Ag Station In Budget Crosshairs

After nearly 90 years in Door County, an agricultural resource faces crippling budget reductions, which could impact local fruit growers, as well as the employees working to help them.

The Peninsular Agricultural Research Station faces up to $125,000 in cuts to its $260,000 budget. Closure is also on the table.

Both choices are still just proposals, station Superintendent Dick Weidman said, but with the University of Wisconsin – Madison’s College of Agriculture and Life Sciences (CALS) facing a $3.1 million budget reduction, the research stations funded by CALS will see cuts.

Under Gov. Scott Walker’s budget, UW – Madison faces $125 million in budget reductions for the next biennium. CALS is proposing that the Agricultural Research Station Department shoulder $800,000 in funding cuts.

The Peninsular Agricultural Research Station is one of 12 throughout the state, but is the only one that studies specialty crops such as apples, cherries and grapes.

Tourists spend nearly $5 million on fruit and fruit products in Door County each year, Door County Agricultural Agent Dean Volenburg said.

Because of its unique position studying specialty crops and its location, Weidman feels CALS delegated the station an unfair share of the burden.

Other stations are taking less significant cuts, Weidman said, adding, “We feel somewhat singled-out as a target.”

Bill Tracy, CALS interim dean, said the stations are meant for research, and the small staff at the Peninsular station conducts less research than others, which is a main reason for the reductions. CALS is not considering equal funding reductions either.

“We cannot do across the board cuts because that’s not a way to build your strengths…eventually you’ll have nothing left,” Tracy said.

The Wisconsin Idea in action

Sitting on 120 acres just north of Sturgeon Bay along Highway 42, UW – Madison purchased the former dairy farm in 1922.

Volenberg said the research station is one example of the Wisconsin Idea, the belief that what students learn, what researchers study and what faculty members teach should extend beyond campus to the citizens of Wisconsin.

It’s meant to be an ideal for all Wisconsinites, not just those who attend UW – Madison.

Various test plots occupy the land, as well as the United States Potato Genebank, which is operated in conjunction with the United States Department of Agriculture.

Researchers at the station are studying, for example, apple plantings in Honeycrisp apple trees.

The trees are planted inches apart, pruned to have few outstretching limbs and stabilized with wire. Following the station’s method, growers could plant 1,800 trees per acre, as opposed to older methods of planting which allow for only 100 trees per acre, researcher Matt Stasiak said.

They also study cherries, blueberries, grapes and other crops.

The station’s experiments provide a direct benefit to local fruit growers, who contact the station with questions about pest management and weather conditions, among other things.

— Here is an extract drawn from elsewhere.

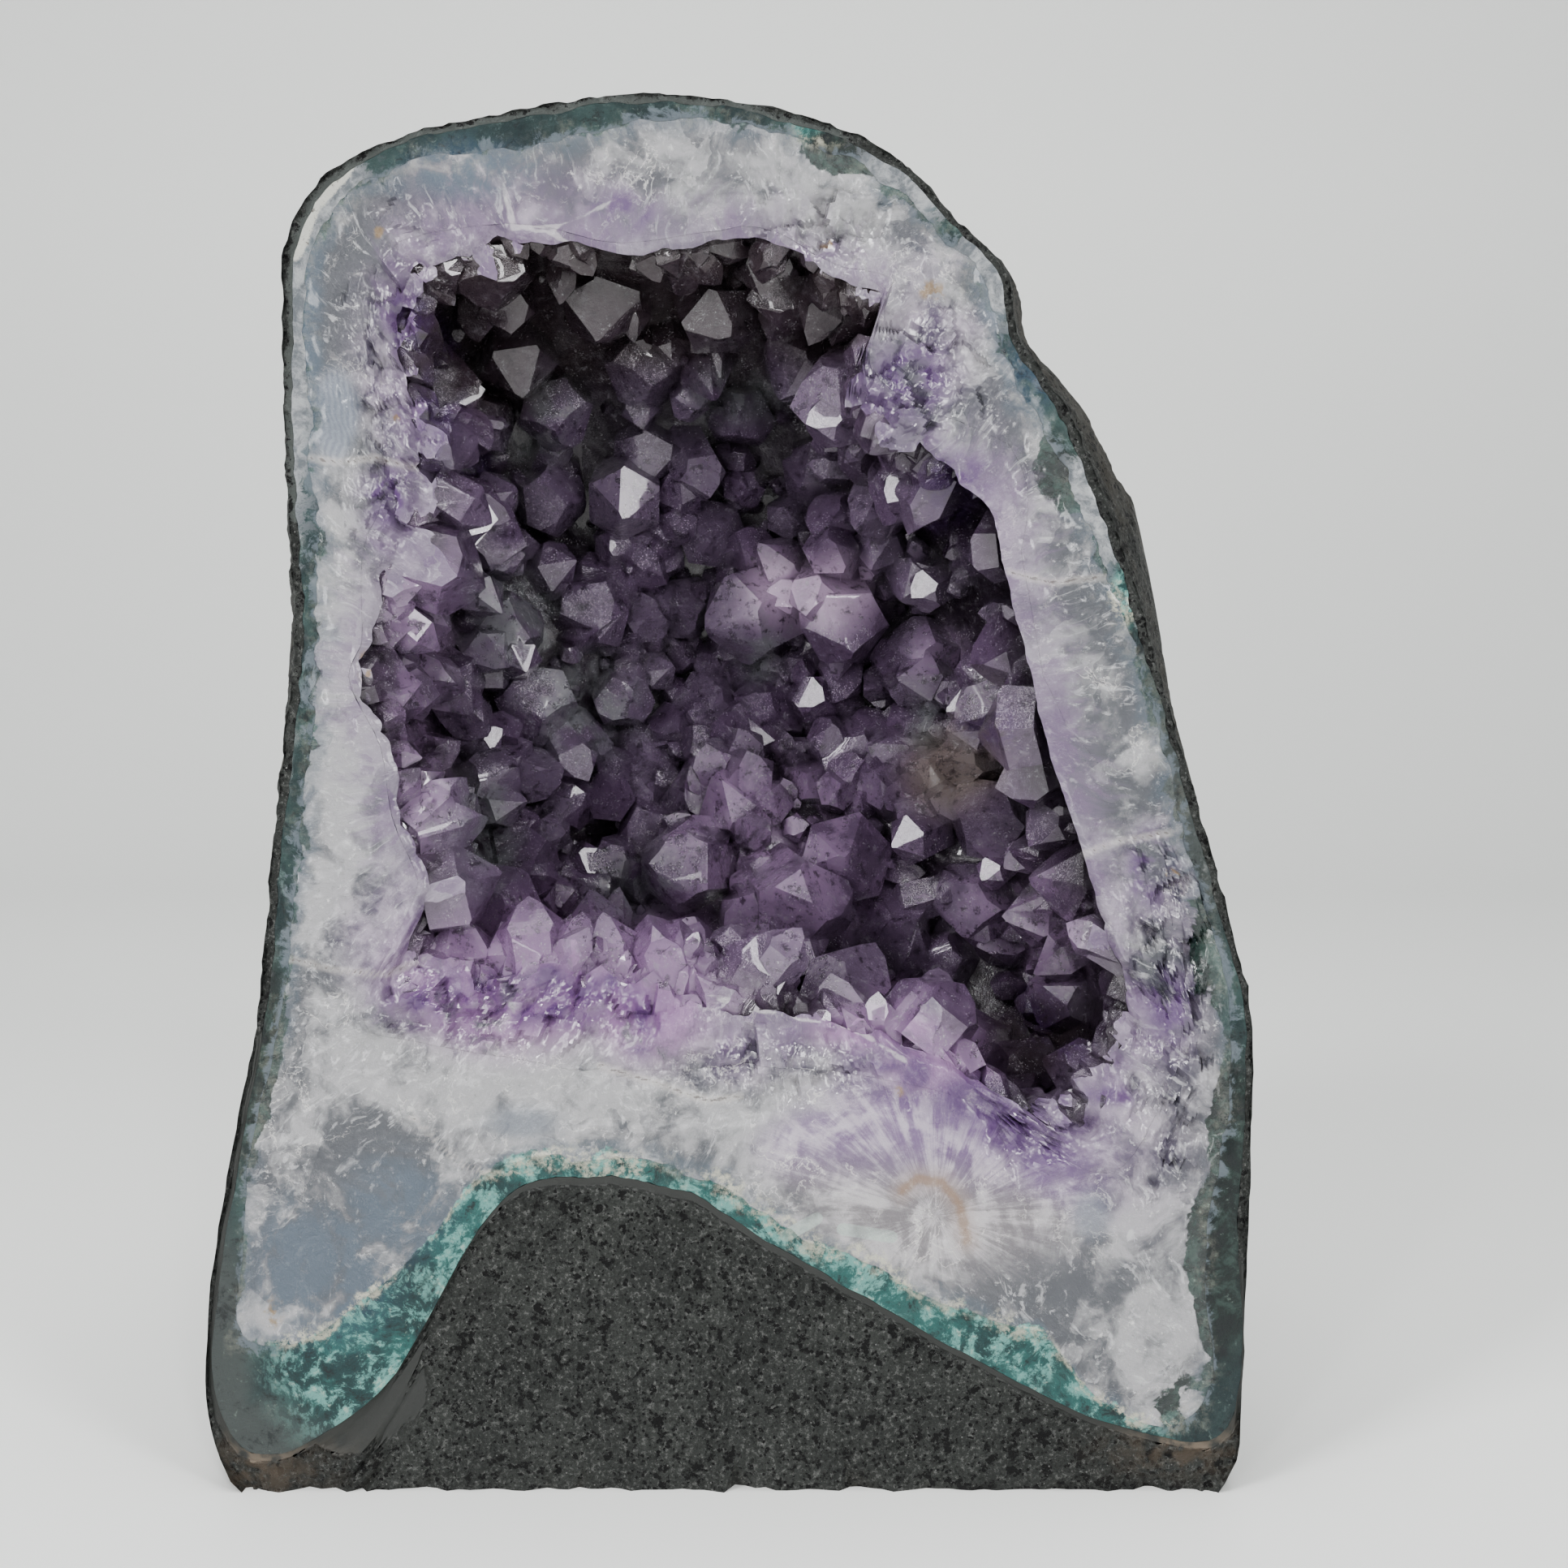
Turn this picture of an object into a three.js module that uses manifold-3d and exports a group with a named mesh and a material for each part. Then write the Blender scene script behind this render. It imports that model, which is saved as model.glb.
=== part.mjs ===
// Amethyst cathedral geode: a hollow quartz geode in a block of basalt, cut and polished across the
// front and cut flat underneath. Millimetres, +Z up, the polished front faces -Y and leans back.
import * as THREE from 'three';
import { mergeVertices } from 'three/addons/utils/BufferGeometryUtils.js';
import Module from 'manifold-3d';

// Driving dimensions
const LEAN = THREE.MathUtils.degToRad(4.5);
const CENTRE = { x: -3, z: 158 };
const DROP_PER_DEPTH = 0.12;
const GAP = 0.3;
const SKIN_DEPTH = 132;
const RIND_DEPTH = 117;
const QUARTZ_DEPTH = 114;
const LINING_DEPTH = 90;
const HOLLOW_DEPTH = 86;
const SPOKE_STEP = 7.5;
const FINE_SPOKES = { from: 232.5, to: 255, step: 2.5 };
const LINING_RINGS = 5;
const FRONT_REACH = 8;
const SEED = 11;

// Outlines on the polished front, x and z, counter-clockwise from the lower right
const SKIN_EDGE = [
  [99, 6], [101, 52], [102, 91], [99, 104], [92, 130], [86, 150], [78, 178], [66, 209], [56, 224],
  [54, 236], [44, 246], [34, 257], [18, 265], [0, 269], [-22, 270], [-41, 267], [-63, 262], [-77, 255],
  [-85, 243], [-86, 232], [-85, 185], [-84, 167], [-88, 130], [-92, 89], [-97, 64], [-101, 37],
  [-102, 18], [-99, 5], [-95, -30], [-72, -78], [0, -98], [72, -78], [95, -30],
];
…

Since it blossomed post-World War II, grower outreach has been a station priority. Back then, three full-time faculty members from CALS worked at the station: an entomologist who studied insect populations; a plant pathologist who studied diseases among the fruit trees; and a horticulturist.

Over time, funding limitations pulled faculty members back to Madison, Weidman said, with the number of Madison researchers who utilize the station dropping from six to two.

“The limited staff on campus that deal with fruit crops…has been diminished over the years,” he said. “That puts more responsibility on us to pick up some of the pieces that have been taken out of the picture.”

The employees understand UW – Madison’s push for research. Stasiak described the relationship between research and outreach as a balancing act. To counter the shrinking numbers of researchers over the years, the Peninsular station has increased their communication with local growers to see what types of experiments and information they would benefit from most.

Conversely, Tracy said the stations should not pursue outreach.

“The stations are not meant for helping the local growers and farmers – they’re meant for research,” he said. “The locals can go to their county [UW] Extension offices and talk with their extension agent if they have questions.”

An uncertain future

Tracy said all 12 research stations are safe from closure in 2011. Before decisions are made CALS will consult station employees and community members to gauge the impact of budget reductions or station closures.

But those employed at the Peninsular station are not waiting for the axe to fall. Together with a group of local fruit growers, the researchers are working to prevent the massive cuts.

Steve Wood, who owns Wood Orchards in Sturgeon Bay, Wisconsin Red Cherry Growers President Terry Sorenson, and Bill Schmiling, the former owner of von Stiehl Winery in Algoma, all voiced their support for the station at a recent media day.

“The fruit growers are stakeholders, and if we don’t say it’s important to our industry, no one else will,” Wood said.

As universal as budget reductions are today, the proposed cuts could signal larger problems for the state’s flagship university, including calling into question one of its most beloved and touted principles – the Wisconsin Idea.

“We hope this doesn’t mean that the borders of the university stop at the beltline in Dane County, but that they actually do reach the corners of the state of Wisconsin,” Weidman said.